For those investors opting to buy land to build their own hotel projects, they have also faced another difficulty in terms of the shortage of land bank in big cities.

Meanwhile, one of the solutions to have the land bank available for real estate projects is through the build-transfer model, but it has been stopped. The equitisation and relocation of state-owned enterprises in a bid to clear up the land for real estate projects have also been delayed due to the government’s inspection and anti-corruption works.

Along with that, many projects in Hanoi, Ho Chi Minh City, Danang and Khanh Hoa have encountered troubles in terms of completing the necessary legal procedures or going through the inspection process, to be able to round up their transaction or transferring activities.

So does this mean that buyers would not be able to find sellers in this case?

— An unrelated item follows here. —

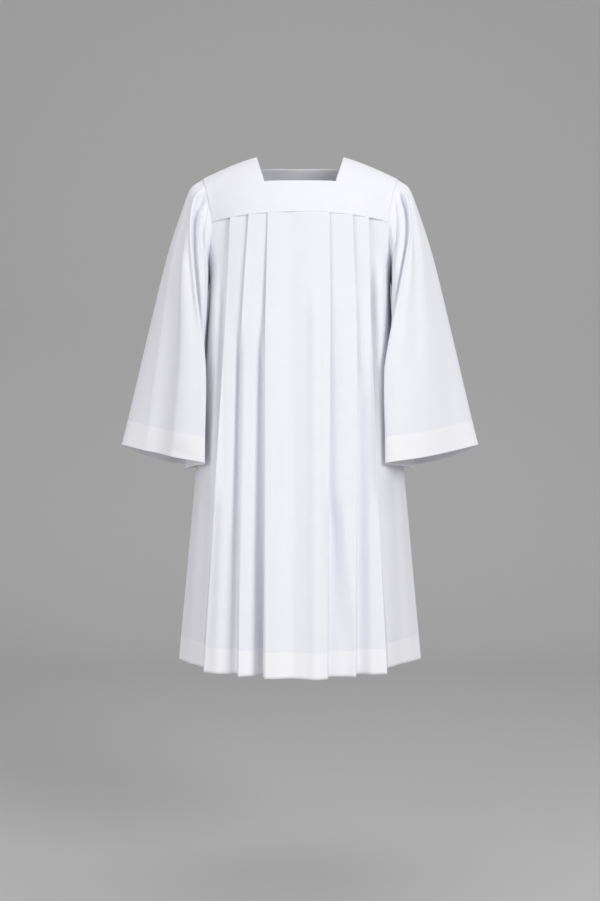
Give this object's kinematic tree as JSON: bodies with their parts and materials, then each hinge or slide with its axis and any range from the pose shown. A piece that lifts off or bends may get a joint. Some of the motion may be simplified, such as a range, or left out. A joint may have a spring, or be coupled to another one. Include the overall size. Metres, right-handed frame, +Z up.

For investors who are operating their real estate projects, some of them will not be selling these right now despite the high prices offered. Many of these investors are actually reaching their old age and they indeed want to pass on these properties to their next generation.

For other investors, their real estate assets are just like any other products ready to be traded or sold for a profit. As these investors tend to wait for the highest prices, the progress of negotiating may cause buyers many anxieties. It will only work out well between the two parties should the projects be located in prime areas and buyers are willing to pay a high price them.

There is another case in which investors would want to sell their real estate assets when the projects are not operating effectively. These projects would have normally been in business for a while already, but their investors feel that they are not capable of operating and managing the properties themselves, or simply they are under a financial pressure with a huge burden of debts to repay.

This would often be the case of projects in the hotel and resort segment. Over the past years, there have been a number of investors pouring money in this segment, yet without experience in the field, they could not make profit from these hotel and resort projects. Selling these to recover the losses has thus been the choice of those investors, in a bid to reinvest elsewhere more lucrative.

Would real estate transactions be affected by the tightened real estate credit regulated by the central bank?

Most investors with demand to buy real estate products seem to have a rather good cash flow to do so, thanks to their good performance in the prior period or stable profit-making schemes.

Given a sound financial resource as such and a good reputation in the industry, these investors would not likely be affected by the market volatility or the tightened capital flows from banks.

In contrast, those that are lack of capabilities or finance resources and do not have profitable business activities will face many troubles when banks tighten their lending to real estate firms. These businesses ought to restructure, transfer their properties or collaborate with other investors in a bid to bring their projects into reality.

Is there any legal hitch in the transferring activity of real estate projects at present?

The current regulations on the buy, sell and transfer activities of real estate projects are quite complicated. Accordingly, projects to be transferred must comply with Decree 76. This means that investors ought to have their structure frame set up, certificate of land use right and have paid the land use levy to be able to transfer their projects. Normally, should investors have completed all these aforementioned steps, they would not likely find any other troubles prompting them to sell the project.

Investors mainly bump into difficulties in the first phase when the projects have just had its land clearance done, the infrastructure incomplete, and land use levy unpaid. These, coupled with no land use right certificate issued and lack of necessary capital, will force project owners to resell or transfer their projects. Investors will often choose merger and acquisition (M&A) over transferring method for their properties to avoid the complex procedures.